The Geography of the Caucasus
June 25, 2012 | 2219 GMT
The Caucasus is a largely mountainous region between the Caspian and Black seas. Running from the west-northwest to the east-southeast are two parallel mountain chains: the Greater (or Northern) Caucasus and the Lesser (or Southern) Caucasus. Between the two chains are two funnel-shaped lowlands that open toward the Black and Caspian seas and that connect at their narrowest point, where the Mtkvari River cuts through a small mountain chain that connects the Greater and Lesser Caucasus ranges at the modern-day city of Tbilisi.

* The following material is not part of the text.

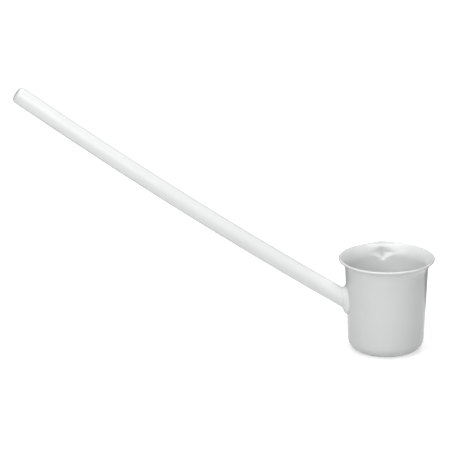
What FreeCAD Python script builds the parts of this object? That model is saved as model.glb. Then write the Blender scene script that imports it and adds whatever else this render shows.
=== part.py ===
import FreeCAD, Part
import math
import os

import Sketcher
from FreeCAD import Placement, Rotation, Vector

# Water dipper of white polypropylene: a moulded beaker with a flared lip and a pouring spout,
# hot-gas welded to a long, slightly bowed pipe whose far end is plugged.
# The origin is the centre of the foot, Z runs up the beaker's axis, the handle runs
# towards -X and the spout points towards +Y.

# Lengths in millimetres and angles in degrees.
dimensions = {
    # Beaker
    "cup_height": 120.0,
    "base_radius": 46.9,        # where the outer wall's line meets the floor plane
    "cup_taper": 2.7,           # lean of the wall from upright
    "wall": 3.0,
    "floor_thickness": 4.0,
    "corner_radius": 15.0,
    "inner_corner_radius": 12.0,
    "foot_recess": 1.2,
    "foot_ring_width": 6.0,
    # Flared lip, in section: the wall turns outwards round an arc and ends in a full round
    "flare_radius": 17.8,       # of the outer, lower side
    "flare_angle": 56.0,        # from upright, where the round begins
    # Pouring spout, drawn out of the flare
    "spout_reach": 5.8,
    "spout_tip_radius": 9.0,
    "spout_below_flare": 2.0,
    # Pipe handle
    "pipe_radius": 11.0,
    "pipe_wall": 2.0,
    "pipe_length": 489.0,
    "pipe_rise": 31.55,         # slope at its root, just inside the beaker's wall
    "pipe_bow": 5.2,            # sag of the pipe's middle below a straight line
    "pipe_height": 65.2,        # where the pipe's axis meets the wall
    "pipe_straight_end": 60.0,  # stretch at the far end that is free of the bow, for a hook or a clip
    # Weld bead between pipe and beaker
    "weld_root_gap": 0.2,
    "weld_fit": 0.05,
    "weld_run": 5.5,            # out from the wall
    "weld_leg": 8.0,            # up and down the wall
    "weld_side_leg": 7.0,       # round the wall
    "weld_toe": 0.4,
    "weld_sag": 1.0,            # how far the middle of the bead slumped before it set
    # Plug in the pipe's far end
    "plug_band": 0.5,           # straight part of its head, below the rounded edge
    "plug_edge_radius": 5.5,
    "plug_depth": 14.0,
    "plug_wall": 2.0,
    "plug_clearance": 0.1,
    "plug_lead_in": 1.0,
}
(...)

The western funnel is the contemporary state of Georgia, and the eastern funnel is Azerbaijan. North of the Greater Caucasus the terrain quickly widens, flattens and dries, becoming the Eurasian steppe -- home of the Russians, and before them the Mongols and their offshoots. South of the Southern Caucasus, there is no similar transformation. The Lesser Caucasus, as the name implies, are not nearly as steep or stark as the Greater Caucasus, and they soon merge with the rugged highlands of the Anatolian Plateau in the west and the Zagros Mountains in the south. The eastern of the two lowlands directly abuts the northwestern edge of Iran's Elburz Mountains, the domain of the Persians. Mountain regions matter a great deal when great powers struggle over their orientation. The people who live in those regions have their own geopolitics, competing with each other as vigorously as they defend themselves from outsiders. The intermingling of such large- and small-scale geopolitical factors makes mountain struggles fiercer and more complicated than similar struggles over less-rugged regions. These factors make the Caucasus an important area to watch.